Dann erscheint auch Michel Flamant in der Tür der Backstube. Ein ungleiches Paar. Michel reicht seinem neuen Mitarbeiter kaum bis zur Schulter, aber sie ergänzen sich, auch das wird deutlich. Jérôme und Michel sind tatsächlich so symphatisch wie in dem Video.

Auf die Frage, was denn die Spezialität seines Betriebs sei, antwortet Michel erstaunt: "Pain." Ist doch klar, ein Bäcker backt Brot. Richtig gutes Brot.

Nächste Seite: Der Obdachlose und der Tischler – noch ein Märchen.

Extremes Medienecho

Rückblende. Juni 2015. Oberösterreich. Der Chef der Tischlerei Hartl GmbH teilt auf Facebook ein Erlebnis, das ihm gerade passiert war. Ein Obdachloser hatte Herbert Hartl an einer Tankstelle angesprochen und gefragt, ob der Unternehmer ihn mit in die nächste Stadt nehmen könne, er sei auf der Suche nach Arbeit.

Hartl ist ehrlich in seinem Post, weil er unter Zeitdruck stand, habe er eher „hart“ und genervt geantwortet: „Nein, sicher nicht“. Er wollte den Tschechen abwimmeln.

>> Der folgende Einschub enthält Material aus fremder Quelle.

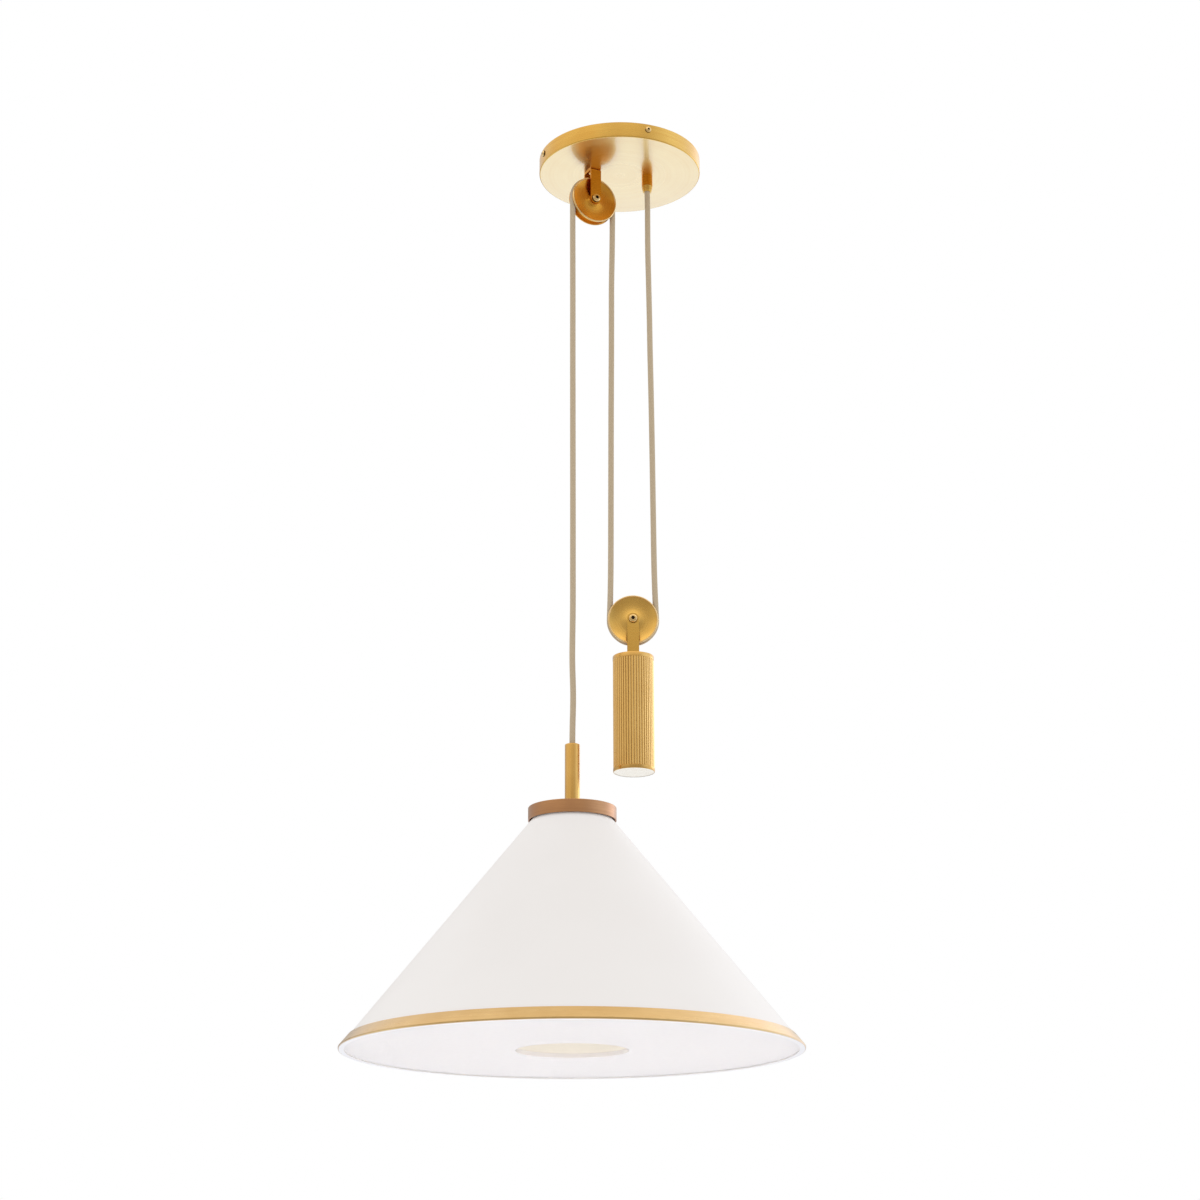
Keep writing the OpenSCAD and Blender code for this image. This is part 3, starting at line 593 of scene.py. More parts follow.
def apply_place(piece: Piece, place: Matrix) -> None:
    """Puts a piece in its place and applies that to its mesh.

    Args:
        piece: A piece made about the origin.
        place: Its place in the frame.
    """
    only(piece)
    piece.matrix_world = place
    bpy.ops.object.transform_apply(location=True, rotation=True, scale=True)


def pick(piece: Piece, chosen: Callable[[bpy.types.MeshVertex], bool]) -> None:
    """Selects, in edit mode, just the vertices that pass a test.

    Args:
        piece: The piece that is being edited.
        chosen: The test.
    """
    bpy.ops.mesh.select_mode(type="VERT")
    bpy.ops.mesh.select_all(action="DESELECT")
    bpy.ops.object.mode_set(mode="OBJECT")
    for vertex in piece.data.vertices:
        vertex.select = chosen(vertex)
    bpy.ops.object.mode_set(mode="EDIT")


def draw_in(piece: Piece, shares: list[float], phase: Callable[[Vector], int | None]) -> None:
    """Draws a round outline in to a repeating one, one phase of the pattern at a time.

    Args:
        piece: A piece turned about Z.
        shares: How much of its distance from the axis each phase keeps.
        phase: Tells a vertex's phase from its place in millimetres, or None if it stays.
    """
    only(piece)
    bpy.ops.object.mode_set(mode="EDIT")
    for number, share in enumerate(shares):
        pick(piece, lambda vertex: phase(vertex.co / MM) == number)
        bpy.ops.transform.resize(value=(share, share, 1), center_override=(0, 0, 0))
    bpy.ops.object.mode_set(mode="OBJECT")


def pulley_place(centre: Vector, turn_angle: float) -> Matrix:
    """The place of a piece made about Z, turned to lie on a pulley's axle.

    Args:
        centre: The pulley's centre in millimetres.
        turn_angle: Its turn about the vertical in degrees.

    Returns:
        The place in metres.
    """
    turned = Matrix.Translation(centre * MM) @ Matrix.Rotation(math.radians(turn_angle), 4, "Z")
    return turned @ Matrix.Rotation(math.radians(90), 4, "X")


def upright_place(axis: Vector) -> Matrix:
    """The place of a piece turned about Z with its true heights, on an upright axis."""
    return Matrix.Translation(Vector((axis.x, axis.y, 0)) * MM)


def smooth(piece: Piece, angle: float = 30.0) -> None:
    """Shades a piece smooth but for edges sharper than an angle in degrees."""
    only(piece)
    bpy.ops.object.shade_smooth_by_angle(angle=math.radians(angle))


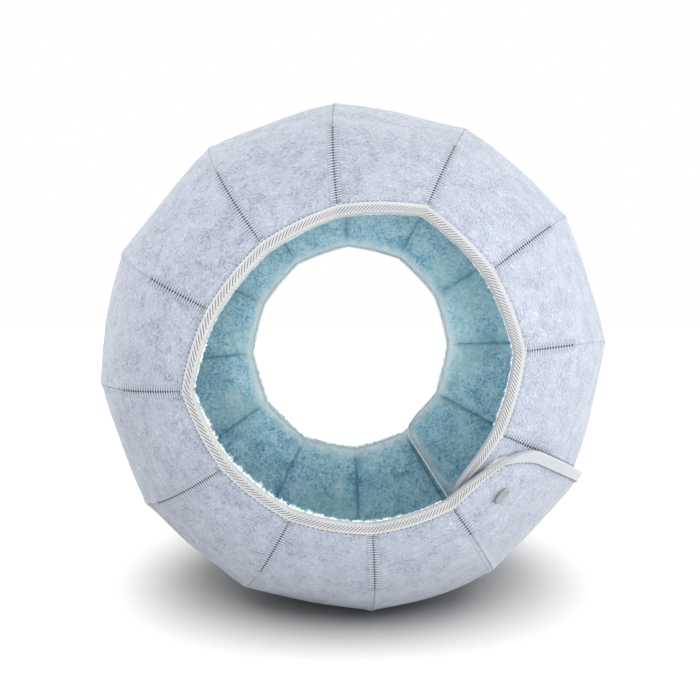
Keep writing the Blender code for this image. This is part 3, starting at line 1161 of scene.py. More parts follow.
@dataclass(frozen=True)
class TwillFinish:
    """Herringbone tape: slanting ribs that meet along the fold."""

    base: tuple[float, float, float] = (0.425, 0.432, 0.440)
    # painted shade in the grooves between the ribs
    groove_shade: tuple[float, float, float] = (0.100, 0.103, 0.112)
    worn: tuple[float, float, float] = (0.520, 0.525, 0.525)
    # painted shade on the tape round the right
    greyed: tuple[float, float, float] = (0.310, 0.322, 0.340)
    plain: tuple[float, float, float] = (0.330, 0.355, 0.395)  # on the flap's end
    covered_and_lit: tuple[float, float, float] = (0.780, 0.830, 0.830)  # by pile, inside, and painted lighter for light through that pile
    fibre_scale: float = 1400.0
    roughness: float = 0.75
    sheen: float = 0.2
    rib_pitch: float = 0.0030
    rib_slant: float = 1.18  # how far a rib runs along the tape for its way across
    fold_at: float = 0.0072  # from the outer border, across the tape

    def material(self, fibres: NodeTree) -> Material:
        """Builds the material; the UV map runs in metres along the tape and across.

        Args:
            fibres: The shared fibre group.

        Returns:
            The material.
        """
        made, graph, shader = blank_material("Twill_Tape")
        parts = graph.add("ShaderNodeSeparateXYZ")
        graph.put(parts, 0, graph.coordinates("UV"))
        along, across = parts.outputs[0], parts.outputs[1]
        from_fold = graph.math("ABSOLUTE", graph.less(across, self.fold_at))
        slanted = graph.scaled(from_fold, self.rib_slant, along)
        wave = graph.math("SINE", graph.times(slanted, math.tau / self.rib_pitch))
        ribs = graph.remap(wave, -0.95, 0.15)
        place = graph.coordinates()
        found = group_node(graph, fibres, Vector=place, Fibre_Scale=self.fibre_scale)
        woven = graph.remap(found.outputs["Fine"], 0.35, 0.65)
        over_fold = (self.fold_at - 0.0012, self.fold_at + 0.0006)
        ribbed = graph.remap(across, 0.0016, 0.0034)
        ribbed = graph.times(ribbed, graph.remap(across, *over_fold, 1.0, 0.35))
        plain = graph.remap(graph.mark("plain"), 0.1, 0.9)
        ribbed = graph.times(ribbed, graph.scaled(plain, -0.85, 1.0))
        ribs = graph.scaled(graph.less(ribs, 1.0), ribbed, 1.0)
        colour = graph.mix(graph.times(woven, 0.35), self.base, self.worn)
        # Painted shade darkens the tape round the right.
        colour = graph.mix(graph.times(graph.mark("greyed"), 0.6), colour, self.greyed)
        # Painted shade darkens the rib grooves.
        groove_shade_share = graph.times(graph.less(1.0, ribs), 0.92)
        colour = graph.mix(groove_shade_share, colour, self.groove_shade)
        colour = graph.mix(graph.times(plain, 0.85), colour, self.plain)
        # The inner leg takes the pale colour of the pile over it, with painted light.
        inside = graph.remap(graph.mark("inside"), 0.3, 0.7)
        colour = graph.mix(inside, colour, self.covered_and_lit)
        graph.put(shader, "Base Color", colour)
        shader.inputs["Roughness"].default_value = self.roughness
        shader.inputs["Sheen Weight"].default_value = self.sheen
        height = graph.scaled(woven, 0.15, ribs)
        graph.put(shader, "Normal", graph.relief(height, 0.00045, 0.9))
        return made


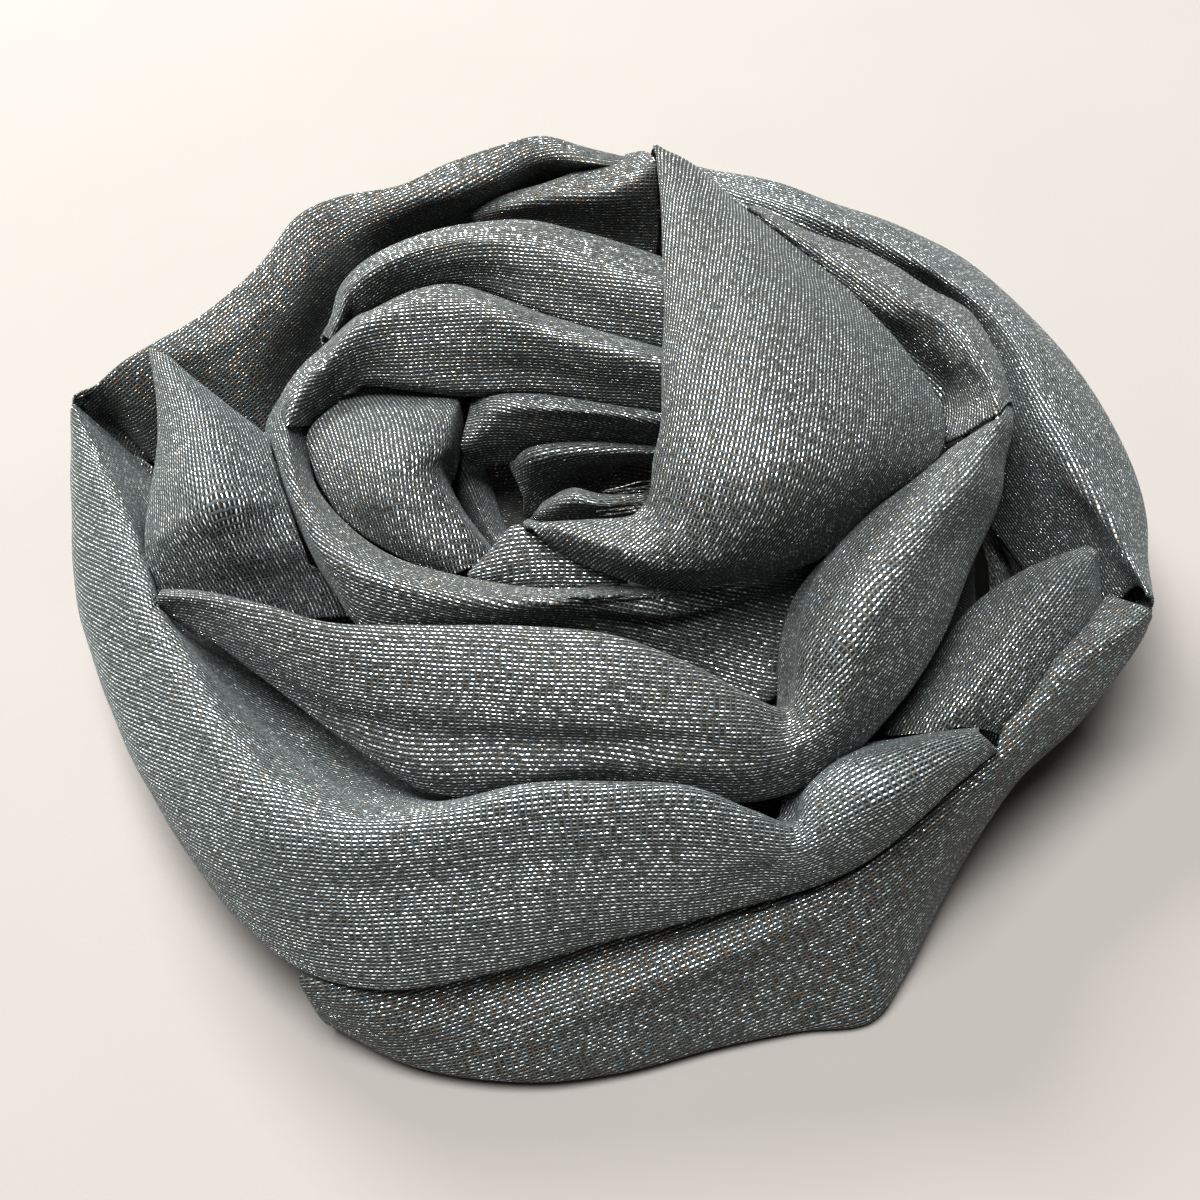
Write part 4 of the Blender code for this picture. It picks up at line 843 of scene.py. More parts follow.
@dataclass(frozen=True)
class TableCloth:
    """The plain white cloth under the scarf."""

    name: str = "table_white"
    colour: Colour = (0.196, 0.189, 0.180, 1.0)
    shade: Colour = (0.189, 0.182, 0.173, 1.0)
    soft_scale: float = 30.0
    fine_scale: float = 1400.0
    relief: float = 0.2
    roughness: float = 0.92

    def material(self) -> bpy.types.Material:
        """Make the cloth's material."""
        board = NodeBoard(self.name)
        place = board.out(board.node("ShaderNodeTexCoord"), "Object")
        soft = board.noise(place, self.soft_scale, 3.0)
        fine = board.noise(place, self.fine_scale)
        colour = board.blend(soft, self.shade, self.colour)
        bump = board.node(
            "ShaderNodeBump", None, Strength=0.12, Distance=self.relief * MM, Height=fine,
        )
        surface = board.node(
            "ShaderNodeBsdfPrincipled", None,
            Base_Color=colour, Roughness=self.roughness, Normal=board.out(bump, "Normal"),
        )
        return board.finish(surface)


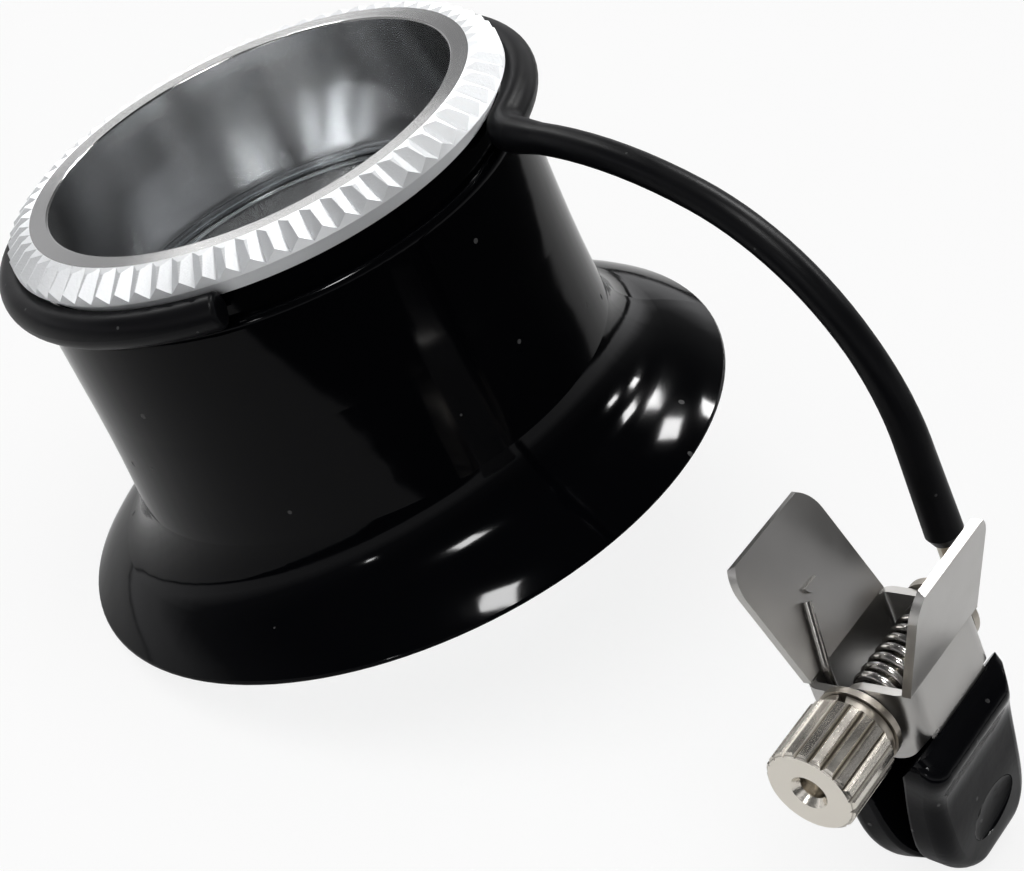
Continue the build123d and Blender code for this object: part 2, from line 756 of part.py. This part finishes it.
def main():
    flat_at, spring_at, nut_at, _ = washer_stack()
    right = right_plate(right_half_w, right_tab_half_w)
    left = mirrored(right_plate(left_half_w, left_tab_half_w))
    pieces = {
        "eye_cup_housing": housing(),
        "bezel_ring": bezel(),
        "lens": lens(),
        "lens_snap_ring": snap_ring(),
        "arm_wire": wire(),
        "arm_sleeve": sleeve(),
        "jaw_plate_right": CLIP * right,
        "jaw_plate_left": CLIP * left,
        "jaw_pad_right": CLIP * right_pad(right_half_w),
        "jaw_pad_left": CLIP * mirrored(right_pad(left_half_w)),
        "torsion_spring": CLIP * spring(),
        "rear_washer": CLIP * on_pin(
            washer(rear_washer_r, rear_washer_t), -left_half_w - running_gap - rear_washer_t
        ),
        "flat_washer": CLIP * on_pin(washer(flat_washer_r, flat_washer_t), flat_at),
        "spring_washer": CLIP * on_pin(split_washer(), spring_at),
        "knurled_nut": CLIP * on_pin(knurled_nut(), nut_at),
    }
    for name, solid in pieces.items():
        export_step(Pos(0, 0, -frame_z) * solid, f"parts/{name}.step")


main()
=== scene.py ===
import json
import math

import bpy
from mathutils import Matrix, Vector


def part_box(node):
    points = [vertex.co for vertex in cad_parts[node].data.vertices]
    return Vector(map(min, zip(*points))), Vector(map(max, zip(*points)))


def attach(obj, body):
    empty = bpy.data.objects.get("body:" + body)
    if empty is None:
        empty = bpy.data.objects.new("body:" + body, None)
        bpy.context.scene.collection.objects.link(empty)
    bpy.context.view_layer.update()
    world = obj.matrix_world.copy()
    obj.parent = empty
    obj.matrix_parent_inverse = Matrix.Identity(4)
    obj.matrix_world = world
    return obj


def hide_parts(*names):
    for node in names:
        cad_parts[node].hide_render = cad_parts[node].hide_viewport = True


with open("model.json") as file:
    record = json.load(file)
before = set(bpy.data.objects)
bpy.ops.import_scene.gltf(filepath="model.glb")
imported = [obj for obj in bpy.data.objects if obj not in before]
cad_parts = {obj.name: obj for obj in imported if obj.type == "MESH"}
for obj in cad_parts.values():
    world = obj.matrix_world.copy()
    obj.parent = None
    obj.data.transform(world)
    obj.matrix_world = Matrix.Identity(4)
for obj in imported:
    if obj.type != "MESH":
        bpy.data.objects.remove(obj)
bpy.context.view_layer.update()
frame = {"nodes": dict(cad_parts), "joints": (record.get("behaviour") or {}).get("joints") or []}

# The eyeglass loupe lies on its eye rim's edge and on its clip, so the table is tilted in its frame.
# Metres. The optical axis is Z, and the origin is on it, inside the eye bore.

# Camera
camera_place = (0.0, -0.11977, 0.05888)
camera_right = (0.897, -0.254, -0.363)
camera_up = (0.441, 0.433, 0.787)
camera_back = (-0.043, -0.865, 0.500)
lens_mm = 85.39
sensor_mm = 36.0

# Table: the way up in the loupe's frame, and how far the sheet reaches from under the origin
table_up = Vector((0.332, -0.0835, 0.9396)).normalized()
table_left = 0.16
table_right = 0.12
table_near = 0.05
table_far = 0.2
table_gap = 0.00002
table_colour = (0.95, 0.95, 0.948)
table_roughness = 0.9
table_glow_share = 0.85

# Light: ceiling panels and a wall light, placed as (right, away) at unit height and seen in the gloss only,
# and one wide soft light for the rest
room_height = 1.2
panel_side = 0.19
panel_watts = 10.0
panel_spots = (
    (-0.164, -0.369),
    (-1.04, -1.87),
    (0.42, 0.56),
    (0.2, 0.81),
    (0.77, 0.83),
    (1.0, 0.49),
    (-0.9, 0.9),
)
wall_spot = (-0.7, 1.37)
wall_side = 0.7
wall_watts = 4.6
soft_spot = (-0.25, -0.2)
soft_side = 1.6
soft_watts = 17.0
# The room's level by height, from straight down (0) to straight up (1), and what the camera sees of it
room_levels = ((0.0, 0.03), (0.495, 0.03), (0.505, 0.95), (0.58, 0.95), (0.66, 0.22), (0.8, 0.07), (1.0, 0.05))
room_blue = 1.02
room_seen = (0.985, 0.985, 0.985)

MM = 0.001

# Clip, in millimetres: its frame has Y along the pin, away from the nut, and X towards the right plate
half_plate_t = 0.225
plate_x = 2.62
tab_bend_z = 1.58
tab_flare = math.radians(21.9)

# Torsion spring, as tightly wound as the real one. The left leg is a thinner wire that laps inside the coil.
spring_wire_r = 0.235
spring_coil_r = 1.2
spring_pitch = 0.665
spring_turns = 7
spring_leave = math.radians(50.0)
spring_leg_run = 0.45
spring_leg_up = 2.75
spring_leg_side = 1.5
spring_leg_bend_r = 0.6
spring_leg_y = 2.415
spring_gap = 0.03
coil_steps = 24
leg_lap_steps = 4
leg_wire_r = 0.228

# Lens mount: its mouth, where the knurl starts, and how far down the smooth band lies
mount_mouth_r = 11.4
knurl_inner_r = 12.44
band_drop = 1.15

# Nut: its outer size, where its far end lies along the pin, and how far in its grooves are painted with shade
nut_r = 2.28
nut_end_out = 8.35
nut_side_in = 0.23
groove_foot_in = 0.17
groove_top_in = 0.06

# Threads of the lens mount and of the pin: pitch, ridge size and how far the ridge stands out
skirt_r = 12.5
skirt_foot_z = 3.1
skirt_top_z = 10.8
skirt_pitch = 0.75
skirt_ridge_r = 0.2
skirt_ridge_stand = 0.035
pin_r = 0.6
pin_thread_from = 4.7
pin_thread_to = 7.4
pin_pitch = 0.25
pin_ridge_r = 0.07
pin_ridge_stand = 0.02
thread_sides = 8

# Finishes: relief depths in metres, noise scales per metre, and what dust, the nut's painted groove shade or
# turning adds to the roughness
cloud_range = (0.3, 0.7)
speck_r = 0.16
dust_colour = (0.05, 0.05, 0.05)
dust_roughness = 0.4
dust_haze = 0.3
ripple_scale = 420.0
ripple_depth = 0.00002
ripple_strength = 0.5
mark_depth = 0.0000012
cut_scale = 7000.0
cut_height = 11.0
band_roughness = 0.5
nut_grain_scale = 9000.0
nut_grain_depth = 0.000006
groove_shade_roughness = 0.25


def away_and_right():
    """The table's own directions, away from the camera and to its right."""
    away = -Vector(camera_back)
    away = (away - table_up * away.dot(table_up)).normalized()
    return away, away.cross(table_up)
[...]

Dann erzählt ihm Miroslav Sova, dass er bereits seit 6 Monaten Arbeit suche, aber: „Es will mich keiner, ich habe kein Geld, kann mir nichts zum Essen und Trinken kaufen.“ In diesem Moment, schreibt Hartl, sei es ihm „kalt über den Rücken gelaufen“. Der Tischler bietet Sova spontan einen Arbeitsplatz an und quartiert ihn zunächst in einem Hotel ein. Der letzte Satz von Hartls Facebook-Geschichte lautet: „Miroslav ist seit einigen Tagen Teil meiner Firma, er ist ein toller Kollege und guter Mitarbeiter. Schön, dass du ein Teil der Firma bist!“

Das Echo auf sein Erlebnis ist extrem, Zeitungen und Fernsehsender in Österreich und Deutschland berichten über den Fall, Hartls Facebook-Beitrag wird durch die sozialen Netzwerke gereicht, allein auf Facebook ist er bis heute mehr als 27.000 mal geteilt worden. Und ganz offensichtlich hat sich Sova bewährt, Monate später schreibt Hartl wieder über Facebook: „Wir suchen schon seit längerer Zeit eine Wohnung für unseren Miroslav. Wenn jemand eine kleine Wohnung weiß, bitten wir um Rückmeldung.“
 
 Eine Frage ist noch offen: Wie kam es zur Kohlenmonoxydvergiftung von Michel Flamant?

Eigene Schuld

Zurück nach Frankreich. Auch die Geschichte um den Bäcker und den (mittlerweile ehemaligen) Obdachlosen ist noch nicht zuende erzählt. Noch lange nicht. Michel Flamant wird bald in den Ruhestand gehen, und er möchte Jérôme Aucan sein Geschäft für 1 Euro verkaufen. Der Noch-Chef sagt über seinen Nachfolger: „Wenn er arbeitet, legt er keinen Wert auf die Uhrzeit. Er beendet stets seine Arbeit. Er beschwert sich nie und arbeitet wirklich hart.“
 
Insofern haben beide Geschichten eine weitere Gemeinsamkeit: Es geht in ihnen um zwei Handwerksunternehmer, die erkannt haben, welches Potenzial in Menschen stecken kann.

Nur eine Frage ist offen geblieben: Wie kam es denn nun zu dem Unfall, wieso hat Flamant eine Kohlenmonoxydvergiftung erlitten? Diese Geschichte erzählt der Chef nicht sonderlich gern, denn er hat den Unfall selbst verschuldet. Nach technischen Problemen an seinem Backofen hatte er keinen Spezialisten gerufen, sondern selbst an den Gasleitungen und dem Abluftsystem herumgefrickelt.